Posted: 11/17/11 04:51 PM ET

The NYPD are up to something a little more vile and tricky than ordering baton-wielding police goons to charge recklessly up Manhattan streets, beating every man, woman and child in their path. ‘Snatch and Grab’ operations are currently being employed against Occupy Wall Street protesters in Zuccotti Park.

“They keep pushing into the crowd in formations, grabbing people, and then withdrawing,” said Eric, a college student who wished not to share his last name, from Zuccotti Park over the phone. “They’ve done it three more times since you left.”

During the police operations he spoke of, Eric was struck in the groin, pushed to the ground and cracked across the shin with a nightstick. “I had my open hands in the air the whole time,” he said. ” I wasn’t threatening anyone. They just beat everyone unfortunate enough to be around this one guy until they drug him out.”

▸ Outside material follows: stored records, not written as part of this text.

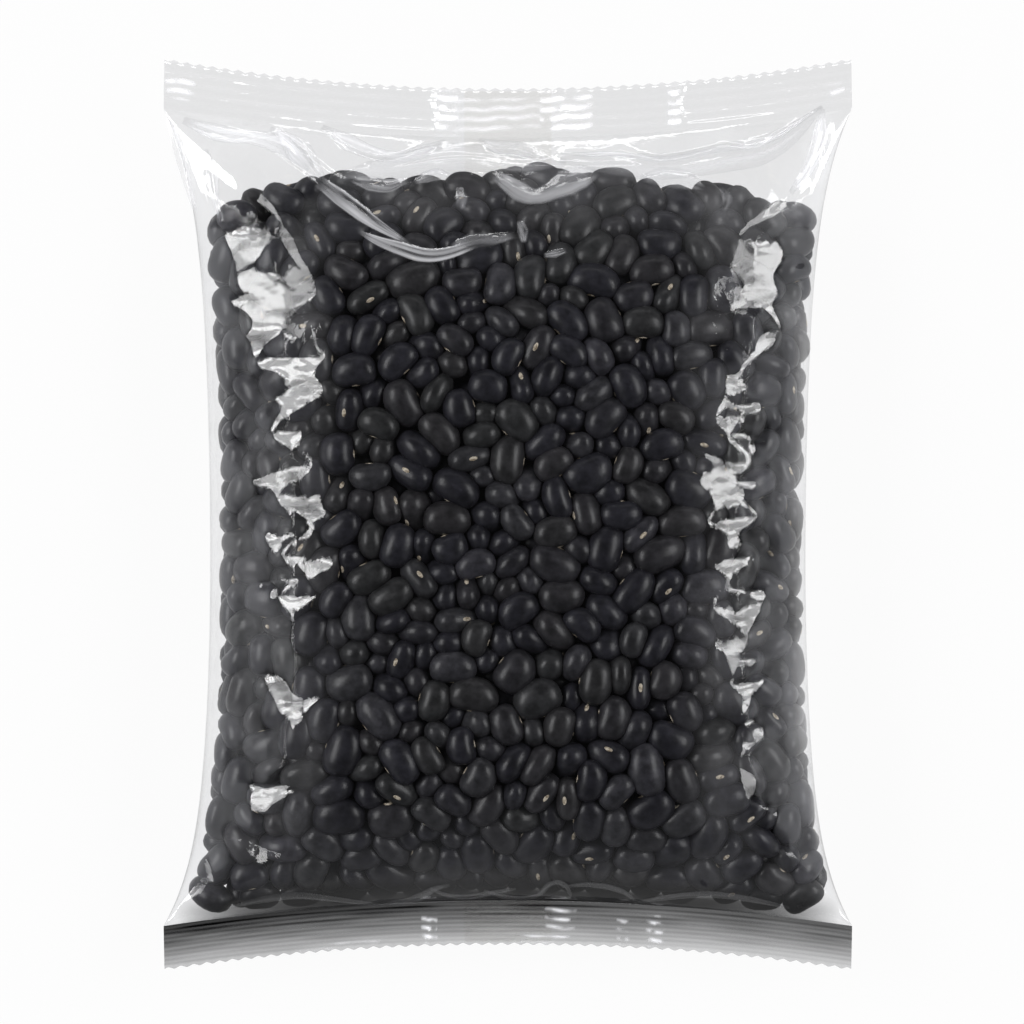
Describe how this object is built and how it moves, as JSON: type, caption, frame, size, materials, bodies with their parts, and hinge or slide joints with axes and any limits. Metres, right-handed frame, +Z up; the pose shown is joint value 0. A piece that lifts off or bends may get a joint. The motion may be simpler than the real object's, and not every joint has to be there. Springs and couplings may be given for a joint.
{
  "type": "bag of dried beans",
  "caption": "Clear sealed pillow bag packed with dried black beans, with ribbed zigzag-cut end seals and a seam down its back, lying face up.",
  "frame": {"origin": "under the middle of the bag's outline, on the surface that it lies on", "axes": "+X across the bag to the right of its front, +Y along the bag to its top seal, +Z up through the shown front face"},
  "size_m": [0.15, 0.198, 0.0382],
  "materials": {
    "dried_beans": "satin",
    "clear_film": "gloss",
    "seed_scar": "satin"
  },
  "bodies": {
    "root": {"bean_bag": "dried_beans"}
  },
  "joints": []
}
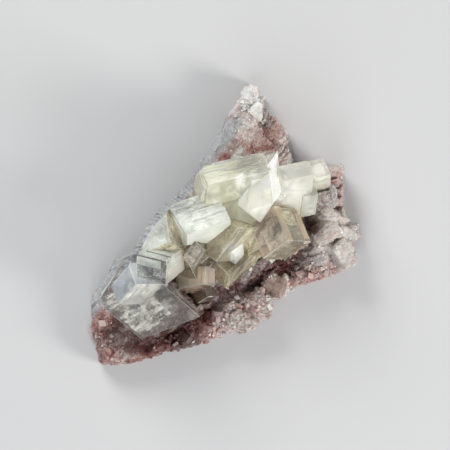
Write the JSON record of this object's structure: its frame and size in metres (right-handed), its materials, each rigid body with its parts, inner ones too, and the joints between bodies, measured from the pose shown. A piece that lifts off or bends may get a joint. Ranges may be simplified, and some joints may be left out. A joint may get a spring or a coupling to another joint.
{
  "type": "calcite mineral specimen",
  "caption": "Wedge of pinkish crystal-coated host rock carrying a spray of clear pale yellow calcite rhombs, lying on its flat-cut back.",
  "frame": {"origin": "on the flat-cut back, under the middle of the outline", "axes": "+Z out of the back, through the crystals; +Y towards the pointed summit; +X towards the horn on the right"},
  "size_m": [0.0817, 0.0845, 0.0367],
  "materials": {
    "host_rock": "rough broken rock coated with sugary grey and white crystals, stained pinkish red in the hollows",
    "clear_calcite": "clear pale yellow crystal with bright cleavage faces, growth steps and cloudy veils inside",
    "tan_calcite": "hazy peach-tan crystal with smooth faces",
    "white_calcite": "milky white crystal with cleaved faces"
  },
  "bodies": {
    "root": {"host_rock": "host_rock", "main_crystal_cluster": "clear_calcite", "southwest_crystal_pair": "clear_calcite", "northeast_crystal": "clear_calcite", "south_crystal": "clear_calcite", "tan_crystal": "tan_calcite", "low_crystal": "tan_calcite", "rim_crystal": "white_calcite"}
  },
  "joints": []
}
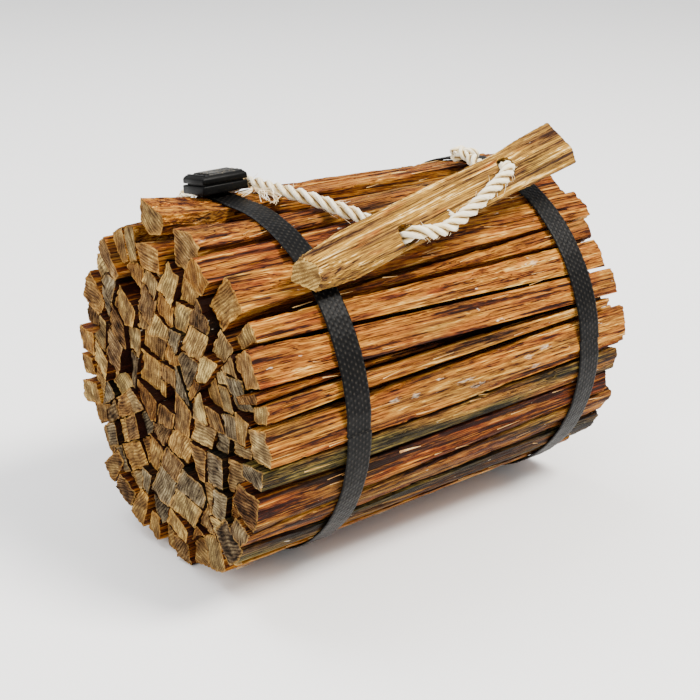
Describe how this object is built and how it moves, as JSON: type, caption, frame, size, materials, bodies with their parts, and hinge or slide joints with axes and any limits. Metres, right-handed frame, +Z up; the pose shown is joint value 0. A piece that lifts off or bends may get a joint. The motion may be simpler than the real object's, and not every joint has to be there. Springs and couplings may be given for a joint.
{
  "type": "bundle of kindling sticks",
  "caption": "Round bundle of split kindling held by two woven straps, with a rope handle that runs through a drilled stick.",
  "frame": {"origin": "on the ground under the middle of the bundle, which lies on its straps", "axes": "+X along the sticks, from the end with the front strap and its buckle nearer to it towards the other end; +Z up; -Y is the side where the handle lies"},
  "size_m": [0.219, 0.1616, 0.1837],
  "materials": {
    "split_softwood": "split resinous softwood, unfinished, honey to red-brown with olive-grey weathered faces and grey-brown end grain",
    "handle_softwood": "split resinous softwood, unfinished, honey brown",
    "woven_webbing": "black woven polypropylene webbing, slight sheen on the weave",
    "moulded_plastic": "black moulded plastic, satin",
    "twisted_rope": "undyed cotton rope, soft, slightly fuzzy"
  },
  "bodies": {
    "root": {"core_sticks": "split_softwood", "front_buckle": "moulded_plastic", "front_knot": "twisted_rope", "front_strap": "woven_webbing", "handle_rope": "twisted_rope", "handle_stick": "handle_softwood", "rear_buckle": "moulded_plastic", "rear_knot": "twisted_rope", "rear_strap": "woven_webbing", "stick_01": "split_softwood", "stick_02": "split_softwood", "stick_03": "split_softwood", "stick_04": "split_softwood", "stick_05": "split_softwood", "stick_06": "split_softwood", "stick_07": "split_softwood", "stick_08": "split_softwood", "stick_09": "split_softwood", "stick_10": "split_softwood", "stick_11": "split_softwood", "stick_12": "split_softwood", "stick_13": "split_softwood", "stick_14": "split_softwood", "stick_15": "split_softwood", "stick_16": "split_softwood", "stick_17": "split_softwood", "stick_18": "split_softwood", "stick_19": "split_softwood", "stick_20": "split_softwood", "stick_21": "split_softwood", "stick_22": "split_softwood", "stick_23": "split_softwood", "stick_24": "split_softwood", "stick_25": "split_softwood", "stick_26": "split_softwood", "stick_27": "split_softwood", "stick_28": "split_softwood", "stick_29": "split_softwood", "stick_30": "split_softwood", "stick_31": "split_softwood", "stick_32": "split_softwood", "stick_33": "split_softwood", "stick_34": "split_softwood", "stick_35": "split_softwood"}
  },
  "joints": []
}
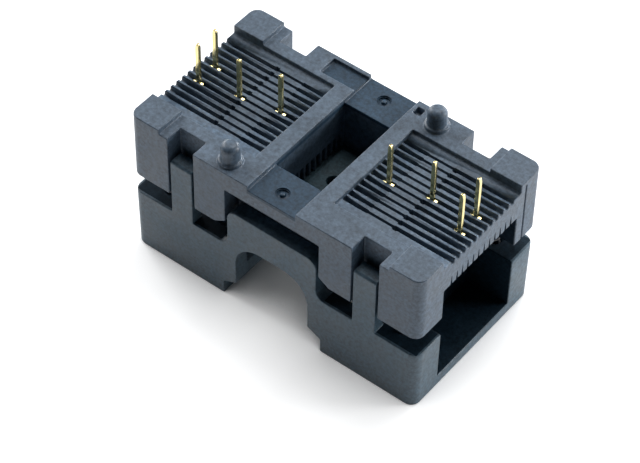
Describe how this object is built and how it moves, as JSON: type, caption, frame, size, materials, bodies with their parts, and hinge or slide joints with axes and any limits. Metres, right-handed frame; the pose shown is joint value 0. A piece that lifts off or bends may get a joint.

These operations do not strike me as random. What the police are engaging in looks like a military crowd control tactic called ‘snatch and grab,’ something I practiced in training on various occasions in the military. It consists of a dual process of intelligence gathering and target extraction. Leaders or agitators within the crowd are identified, after which a line of soldiers, usually in a diamond wedge, push into the crowd so that one or two soldiers in the rear can grab the identified agitators and remove them, thus ripening a crowd for dispersal. Often times, cameras are used to identify potential targets.

As a veteran of street demonstrations in New York, I’m no stranger to police surveillance at protests. However, this morning was the first time I felt these cameras were part of a real-time tactical strategy.